WASHINGTON -- The Securities and Exchange Commission will probably defer consideration of its riskless principal transaction proposal at a meeting Thursday to give the MSRB's pilot program and industry initiatives on price transparency a chance to work.

That was the impression that Municipal Securities Rulemaking Board members got from SEC chairman Arthur Levitt last Thursday night at a dinner sponsored by the board in Washington.

"He gave us the sense that that was what they were going with," said one board member.

Levitt also discussed his concerns about minority participation in the bond industry and urged the MSRB to have as broad and diverse representation on the board as possible, board members said.

Some minority bond market participants have complained that they have not had adequate representation on the board.

Levitt praised the MSRB for the many bond initiatives it has undertaken over the last year and a half, members said.

Industry officials have been trying to convince Levitt and other SEC officials that a pending proposal to require dealers to disclose markups and markdowns in riskless principal transactions would have an adverse impact on the bond market without providing meaningful price information to the investor.

The officials say that investors need information about bond yields as well as prices -- something that the MSRB, in a pilot program on price transparency, and the Public Securities Association, in an effort to get bond pricing information published in newspapers, will provide.

The riskless principal transaction proposal would not uncover situations, for example, in which an unscrupulous dealer or trader sold bonds with no markup but at a yield below the going market yield for such securities, industry officials and board members say.

For customers to only look at the markup on a transaction, that just doesn't tell the whole story," an MSRB member said.

The MSRB pilot program would provide key information about the transaction and establish an audit trail for regulators and enforcement officials, board members and industry officials said.

MSRB chairman Robert Drysdale told reporters on Friday that the board sent a letter to the SEC "reaffirming and specifying our commitment" to the pilot program. The letter describes the four-phase program in detail, he said in a press briefing about the board's two-day meeting in Washington.

"We're of the opinion that the price transparency [program] is going to eclipse and go beyond this riskless principal markup question," he said. "We think this will do a lot more for the marketplace."

Drysdale said the price transparency pilot program will "take the municipal market out of the dark ages and into the light."

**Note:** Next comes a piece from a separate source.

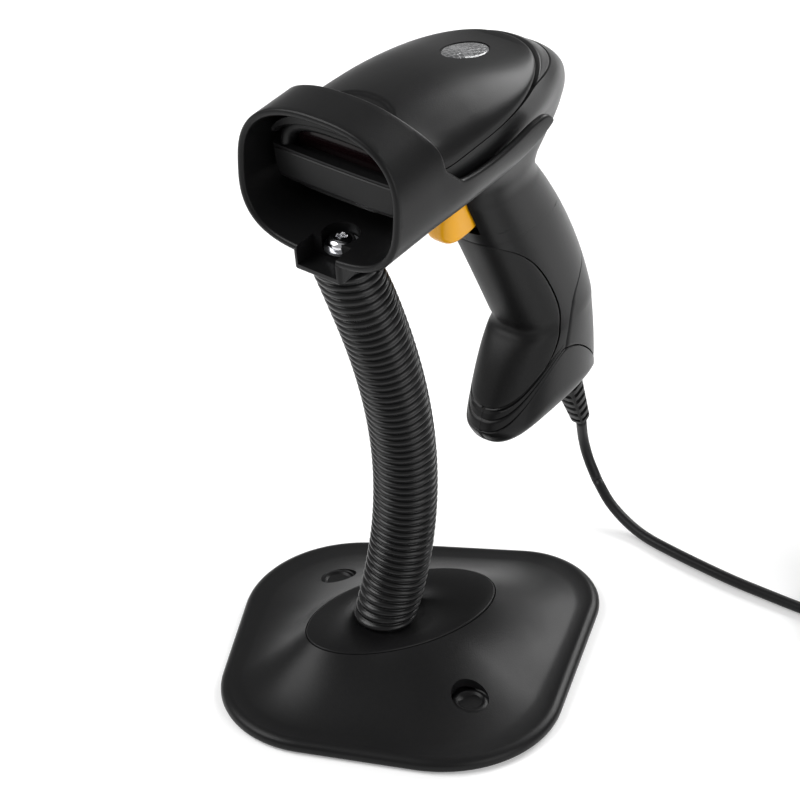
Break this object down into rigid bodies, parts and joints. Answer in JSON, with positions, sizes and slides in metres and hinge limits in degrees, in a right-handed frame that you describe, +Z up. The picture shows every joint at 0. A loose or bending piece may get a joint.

"You'll see what bonds are worth," he said.

The MSRB wants to begin its pilot program to improve price transparency in early January. In the first phase, the board expects to make daily prices and other transaction information publicly available for municipal bond issues that are traded four or more times a day between dealers. MSRB board members have estimated they will be reporting such information for between 50 and 350 bond issues in that phase.

The second phase of the program, which could also begin in 1995, would provide information for bond transactions between dealers and institutional investors. The third phase, which would probably not begin until 1996, would cover transactions between dealers and retail investors. A fourth phase would be aimed at getting pricing information more frequently than at the end of the trading day.